3. Addressing investment gaps
Through partnerships with IFIs (AfDB, WBG, IsDB, Afreximbank), UNIDO unlocks blended finance, supports investment forums, mobilizes FDI, and prepares bankable projects—such as agro-industrial parks in Ethiopia and Senegal.
4. Promoting agro-innovation & technologies
UNIDO advances circular economy practices, smart digital tools like U-SPARK, regenerative bioeconomy models, and innovation hubs that enable MSMEs to adopt climate-resilient and efficient technologies.
5. Strategic infrastructure for resilient food systems
UNIDO supports IAFPs, APHs, RTCs, and effluent treatment plants across Africa and Asia. Ethiopia’s IAIPs alone have mobilized over USD 1.1 billion, created 100,000+ jobs, and connected 280,000 farmers to structured value chains.
6. Improved nutrition & food safety
Through Food Safety Approach 2.0, UNIDO strengthens regulatory systems, laboratories, standards compliance, food fortification, and digital audits. Partnerships with FAO, IAEA, WFP, and regional bodies advance safe, nutritious food access.

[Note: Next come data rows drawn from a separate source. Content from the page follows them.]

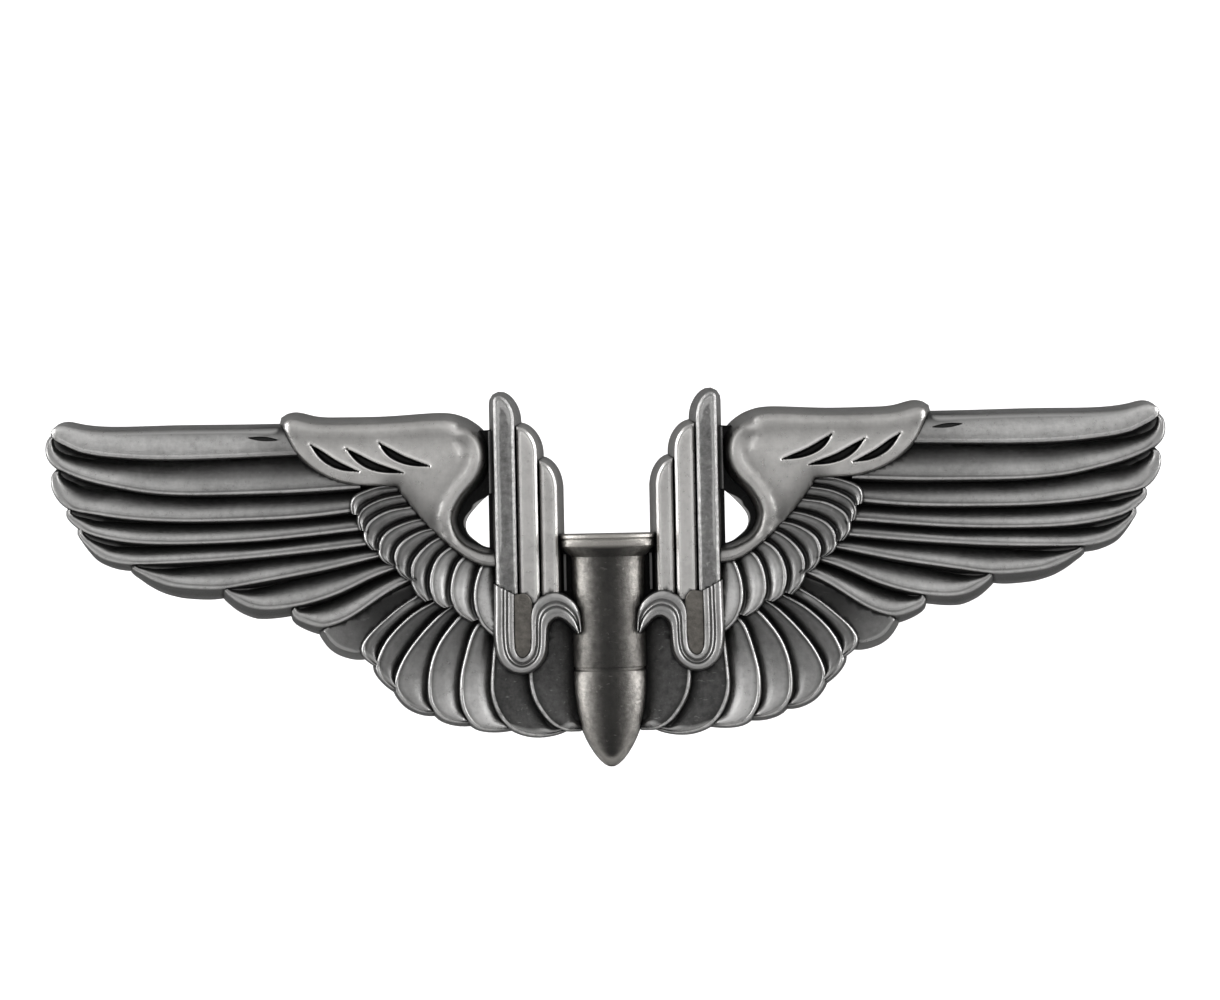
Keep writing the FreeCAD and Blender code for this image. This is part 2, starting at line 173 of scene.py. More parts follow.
def ribbon(rail_a, rail_b, section, step=0.3):
    """A solid whose cross-section runs from rail a to rail b. The rails' control points pair up.

    section(length, share) gives [(distance from rail a, height, polish), ...] for that cut.
    """
    a, b = np.asarray(rail_a, float), np.asarray(rail_b, float)
    knots = 0.5 * (chord_knots(a) + chord_knots(b))
    fine_t = np.linspace(0, knots[-1], 60 * len(a))
    fine = spline(a, knots, fine_t)
    run = np.r_[0, np.cumsum(np.linalg.norm(np.diff(fine, axis=0), axis=1))]
    count = max(int(round(run[-1] / step)), 4) + 1
    t = np.interp(np.linspace(0, run[-1], count), run, fine_t)
    pa, pb = spline(a, knots, t), spline(b, knots, t)
    rows = []
    for i in range(count):
        across = pb[i] - pa[i]
        length = np.linalg.norm(across)
        across = across / max(length, 1e-9)
        row = []
        for d, h, polish_and_painted_light in section(length, i / (count - 1)):
            q = pa[i] + across * d
            row.append((q[0], h, q[1], polish_and_painted_light))
        rows.append(row)
    return grid_solid(rows)


def pillow(loop, surface, draft=0.35, rings=(0.06, 0.14, 0.26, 0.42), spacing=0.42, extra=None):
    """A solid over an outline. surface(distance to the outline, points) gives height and polish."""
    normal = inward(loop)
    rows = [loop]
    for d in rings:
        ring = loop + normal * d
        keep = inside(ring, loop) & (distance(ring, loop, True) > 0.93 * d)
        rows.append(ring[keep])
    x0, z0 = loop.min(0)
    x1, z1 = loop.max(0)
    xs = np.arange(x0, x1, spacing)
    zs = np.arange(z0, z1, spacing * 0.866)
    gx, gz = np.meshgrid(xs, zs)
    gx = gx + (np.arange(len(zs)) % 2)[:, None] * 0.5 * spacing
    inner = np.stack([gx.ravel(), gz.ravel()], 1)
    inner = inner[inside(inner, loop)]
    inner = inner[distance(inner, loop, True) > rings[-1] + 0.5 * spacing]
    if extra is not None:
        extra = extra[inside(extra, loop)]
        gap = np.min(np.linalg.norm(inner[:, None] - extra[None], axis=2), axis=1)
        inner = inner[gap > 0.4 * spacing]
        rows.append(extra)
    rows.append(inner)
    points = np.concatenate(rows)
    n = len(loop)
    edges = [(i, (i + 1) % n) for i in range(n)]
    verts, _, tris, origin, _, _ = delaunay_2d_cdt([Vector(p) for p in points], edges, [], 1, 1e-7)
    flat = np.array([tuple(v) for v in verts])
    back = {}
    for i, sources in enumerate(origin):
        for s in sources:
            back[s] = i
    border = [back[i] for i in range(n)]
    top, polish_and_painted_light = surface(distance(flat, loop, True), flat)
    polish_and_painted_light = polish_and_painted_light * np.ones(len(flat))
    verts3 = [(p[0], h, p[1], w) for p, h, w in zip(flat, top, polish_and_painted_light)]
    foot = loop - normal * draft
    count = len(flat)
    for level in (0.0, UNDER):
        verts3 += [(p[0], level, p[1], polish_and_painted_light[i]) for p, i in zip(foot, border)]
    faces = [tuple(t) for t in tris]
    a, b, c = (flat[i] for i in faces[0][:3])
    if (b[0] - a[0]) * (c[1] - a[1]) - (b[1] - a[1]) * (c[0] - a[0]) < 0:
        faces = [f[::-1] for f in faces]
    for i in range(n):
        j = (i + 1) % n
        faces.append((border[j], border[i], count + i, count + j))
        faces.append((count + j, count + i, count + n + i, count + n + j))
    faces.append(tuple(count + n + i for i in range(n - 1, -1, -1)))
    return np.array(verts3), faces


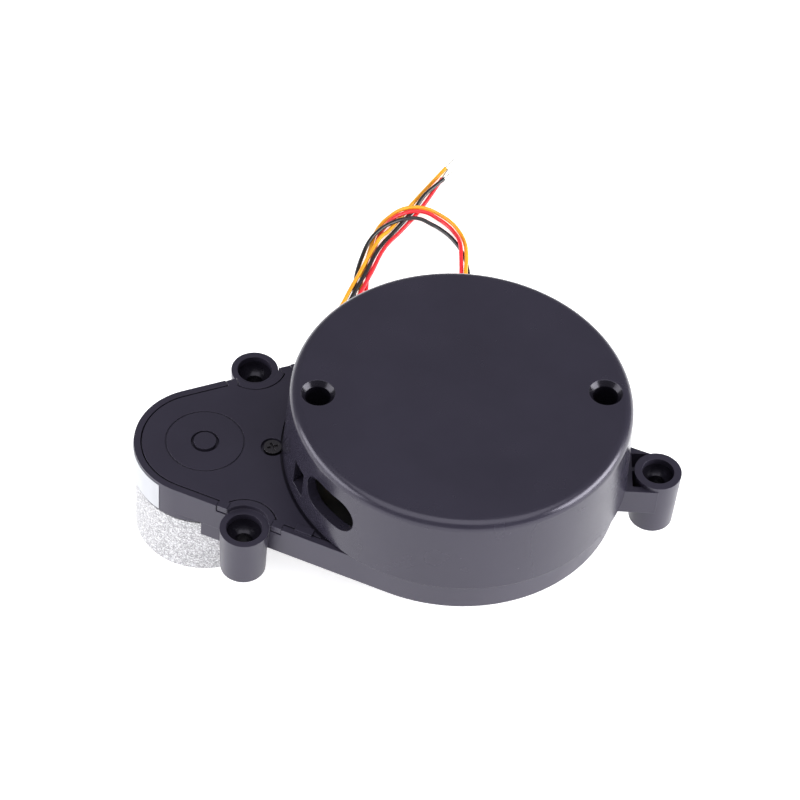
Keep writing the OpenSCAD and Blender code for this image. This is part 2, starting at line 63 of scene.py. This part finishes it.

Key Achievements Highlighted
- IAIPs in Ethiopia cut post-harvest losses by up to 25%.
- CoEs in Vietnam reduced losses by up to 50%.
- UNIDO–WFP local sourcing programmes expand nutritious food production for humanitarian use.
- ACT Coffee Programme transforms Africa’s climate-resilient coffee sector.
- Global Cotton Initiative advancing USD 12 billion investment for C4+ countries.
- UNIDO mobilized over USD 1.52 billion for agro-industrial infrastructure in Ethiopia.
- Significant MSME development across Africa, Asia, and Latin America.
- Global platforms such as the Vienna Food Safety Forum and World Without Hunger Conference advance knowledge sharing and policy alignment.
UNIDO positions industrialization, agro-innovation, capacity building, investment mobilization, and robust partnerships as the backbone for transforming global food systems. Through systemic, multi-stakeholder interventions, the organization aims to reduce food loss and waste, build resilient value chains, enhance nutrition and safety, and accelerate progress toward Zero Hunger.